Entries with parts and joints:
----------

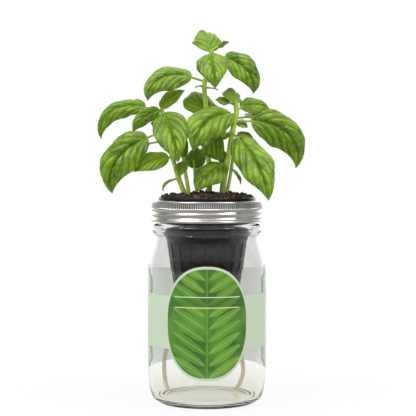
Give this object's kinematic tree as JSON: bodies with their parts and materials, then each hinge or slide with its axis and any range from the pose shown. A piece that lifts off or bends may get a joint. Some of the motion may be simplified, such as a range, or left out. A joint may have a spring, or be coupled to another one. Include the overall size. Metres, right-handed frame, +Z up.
{
  "type": "hydroponic jar planter",
  "caption": "Round wide-mouth glass jar with a screw band over a hanging net pot of growing medium, two wicks into the reservoir and a leafy basil plant.",
  "frame": {"origin": "on the jar's axis, in the plane that it stands on", "axes": "+Z up along the jar's axis, -Y towards the front of the label, +X to the right"},
  "size_m": [0.17, 0.1029, 0.3016],
  "materials": {
    "glass": "clear with a slight green tint",
    "label_paper": "printed satin paper",
    "tinplate": "bright satin tinplate",
    "black_plastic": "moulded satin plastic",
    "coir": "crumbly dark brown coir",
    "cotton": "twisted natural cotton",
    "green_stem": "smooth living stem",
    "leaf": "satin quilted living leaf"
  },
  "bodies": {
    "jar": {"glass_jar": "glass", "label": "label_paper"},
    "insert": {"net_pot": "black_plastic", "growing_medium": "coir", "wick_left": "cotton", "wick_right": "cotton", "stem_left": "green_stem", "stem_left_short": "green_stem", "stem_back": "green_stem", "stem_tall": "green_stem", "stem_right": "green_stem", "stem_right_short": "green_stem", "leaf_crown": "leaf", "leaf_small_top": "leaf", "leaf_upper_front": "leaf", "leaf_upper_right": "leaf", "leaf_upper_left": "leaf", "leaf_pale_left": "leaf", "leaf_far_left": "leaf", "leaf_small_left": "leaf", "leaf_big_left": "leaf", "leaf_centre_left": "leaf", "leaf_centre_back": "leaf", "leaf_centre_front": "leaf", "leaf_side_crown": "leaf", "leaf_small_upper_right": "leaf", "leaf_right": "leaf", "leaf_far_right": "leaf", "leaf_big_right": "leaf", "leaf_low_centre": "leaf", "leaf_folded": "leaf", "leaf_low_back": "leaf", "leaf_low_left": "leaf", "leaf_small_low_left": "leaf", "leaf_seed_left": "leaf", "leaf_small_right": "leaf", "leaf_node_right": "leaf", "leaf_small_mid": "leaf", "leaf_seed_right": "leaf", "leaf_bud_left": "leaf", "leaf_bud_right": "leaf", "leaf_dark_right": "leaf", "leaf_dark_left": "leaf", "leaf_rear_upper": "leaf", "leaf_rear_centre": "leaf", "leaf_rear_left": "leaf", "leaf_rear_right": "leaf", "leaf_rear_low_right": "leaf", "leaf_rear_low_left": "leaf", "leaf_rear_low_centre": "leaf"},
    "band": {"screw_band": "tinplate"}
  },
  "joints": [
    {"name": "insert_lift", "type": "slide", "parent": "jar", "child": "insert", "axis": [0, 0, 1], "range_m": [0, 0.17]},
    {"name": "band_turn", "type": "hinge", "parent": "insert", "child": "band", "pos_m": [0, 0, 0.155], "axis": [0, 0, 1], "range_deg": [0, 450]}
  ]
}
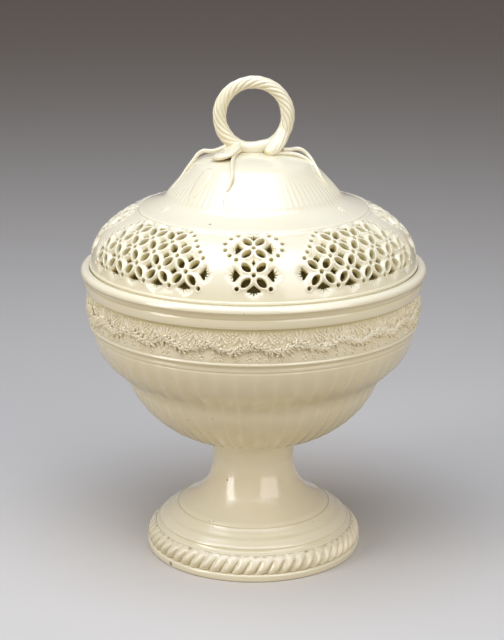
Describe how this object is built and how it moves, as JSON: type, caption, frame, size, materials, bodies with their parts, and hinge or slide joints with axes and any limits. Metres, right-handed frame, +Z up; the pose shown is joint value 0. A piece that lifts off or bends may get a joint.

----------

CHALLENGE:
Write the entries again, exactly as they stand.

EXPECTED ANSWER:
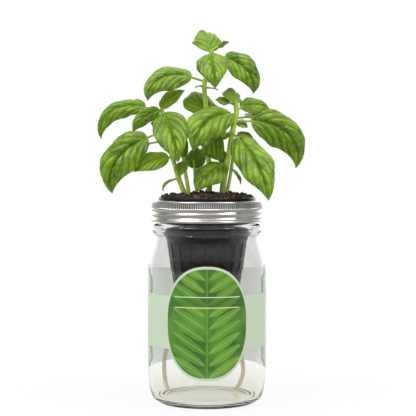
Give this object's kinematic tree as JSON: bodies with their parts and materials, then each hinge or slide with its axis and any range from the pose shown. A piece that lifts off or bends may get a joint. Some of the motion may be simplified, such as a range, or left out. A joint may have a spring, or be coupled to another one. Include the overall size. Metres, right-handed frame, +Z up.
{
  "type": "hydroponic jar planter",
  "caption": "Round wide-mouth glass jar with a screw band over a hanging net pot of growing medium, two wicks into the reservoir and a leafy basil plant.",
  "frame": {"origin": "on the jar's axis, in the plane that it stands on", "axes": "+Z up along the jar's axis, -Y towards the front of the label, +X to the right"},
  "size_m": [0.17, 0.1029, 0.3016],
  "materials": {
    "glass": "clear with a slight green tint",
    "label_paper": "printed satin paper",
    "tinplate": "bright satin tinplate",
    "black_plastic": "moulded satin plastic",
    "coir": "crumbly dark brown coir",
    "cotton": "twisted natural cotton",
    "green_stem": "smooth living stem",
    "leaf": "satin quilted living leaf"
  },
  "bodies": {
    "jar": {"glass_jar": "glass", "label": "label_paper"},
    "insert": {"net_pot": "black_plastic", "growing_medium": "coir", "wick_left": "cotton", "wick_right": "cotton", "stem_left": "green_stem", "stem_left_short": "green_stem", "stem_back": "green_stem", "stem_tall": "green_stem", "stem_right": "green_stem", "stem_right_short": "green_stem", "leaf_crown": "leaf", "leaf_small_top": "leaf", "leaf_upper_front": "leaf", "leaf_upper_right": "leaf", "leaf_upper_left": "leaf", "leaf_pale_left": "leaf", "leaf_far_left": "leaf", "leaf_small_left": "leaf", "leaf_big_left": "leaf", "leaf_centre_left": "leaf", "leaf_centre_back": "leaf", "leaf_centre_front": "leaf", "leaf_side_crown": "leaf", "leaf_small_upper_right": "leaf", "leaf_right": "leaf", "leaf_far_right": "leaf", "leaf_big_right": "leaf", "leaf_low_centre": "leaf", "leaf_folded": "leaf", "leaf_low_back": "leaf", "leaf_low_left": "leaf", "leaf_small_low_left": "leaf", "leaf_seed_left": "leaf", "leaf_small_right": "leaf", "leaf_node_right": "leaf", "leaf_small_mid": "leaf", "leaf_seed_right": "leaf", "leaf_bud_left": "leaf", "leaf_bud_right": "leaf", "leaf_dark_right": "leaf", "leaf_dark_left": "leaf", "leaf_rear_upper": "leaf", "leaf_rear_centre": "leaf", "leaf_rear_left": "leaf", "leaf_rear_right": "leaf", "leaf_rear_low_right": "leaf", "leaf_rear_low_left": "leaf", "leaf_rear_low_centre": "leaf"},
    "band": {"screw_band": "tinplate"}
  },
  "joints": [
    {"name": "insert_lift", "type": "slide", "parent": "jar", "child": "insert", "axis": [0, 0, 1], "range_m": [0, 0.17]},
    {"name": "band_turn", "type": "hinge", "parent": "insert", "child": "band", "pos_m": [0, 0, 0.155], "axis": [0, 0, 1], "range_deg": [0, 450]}
  ]
}
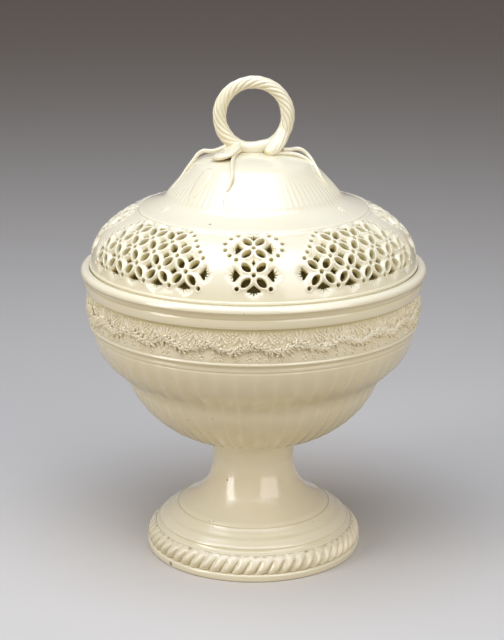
Describe how this object is built and how it moves, as JSON: type, caption, frame, size, materials, bodies with their parts, and hinge or slide joints with axes and any limits. Metres, right-handed frame, +Z up; the pose shown is joint value 0. A piece that lifts off or bends may get a joint.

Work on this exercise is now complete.